Java – Why doesn’t SparseIntArray.equals(Object) work?

I’m using SparseIntArray and I’m confused by this behavior :

public static SparseIntArray getArray()
{
    SparseIntArray result = new SparseIntArray();
    result.append(0, 99);
    result.append(1, 988);
    result.append(2, 636);

return result;
}

public static void testArray()
{
    SparseIntArray first = getArray();
    SparseIntArray second = getArray();
    if( first.equals(second) )
    {
        Log.v(TAG,"first "+first.toString()+" == second "+second.toString());           
    }
    else
    {
        Log.v(TAG,"first "+first.toString()+" != second "+second.toString());
    }
}

Output:

11-06 14:53:15.011: V/fileName(6709): first {0=99, 1=988, 2=636} != second {0=99, 1=988, 2=636}

I

know that using == between two objects compares object addresses, which is different in this case, but here I’m using SparseIntArray.equals(Object other) and the expected result is not unexpected.

I’m sure I can come up with my own comparison method, but that sounds a bit silly. What’s the point if we can’t rely on the base class Object.equals(Object other) method?

Can anyone point out any errors?

I just searched for the code for SparseIntArray. If you mean android.util.SparseIntArray, which does not override equals, which means it uses the default implementation of the Object class, which compares references.

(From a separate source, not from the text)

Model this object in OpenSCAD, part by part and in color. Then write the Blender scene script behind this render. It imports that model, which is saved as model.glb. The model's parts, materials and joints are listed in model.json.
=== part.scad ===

What is the point for having a base class Object.equals(Object other) method if we cant rely on it?

In fact, you can’t rely on the base class Object.equals because it does exactly what you don’t want to do:

public boolean equals(Object obj) 
{
    return (this == obj);
}

It is up to the writer of any class to decide whether to override equals and provide different implementations.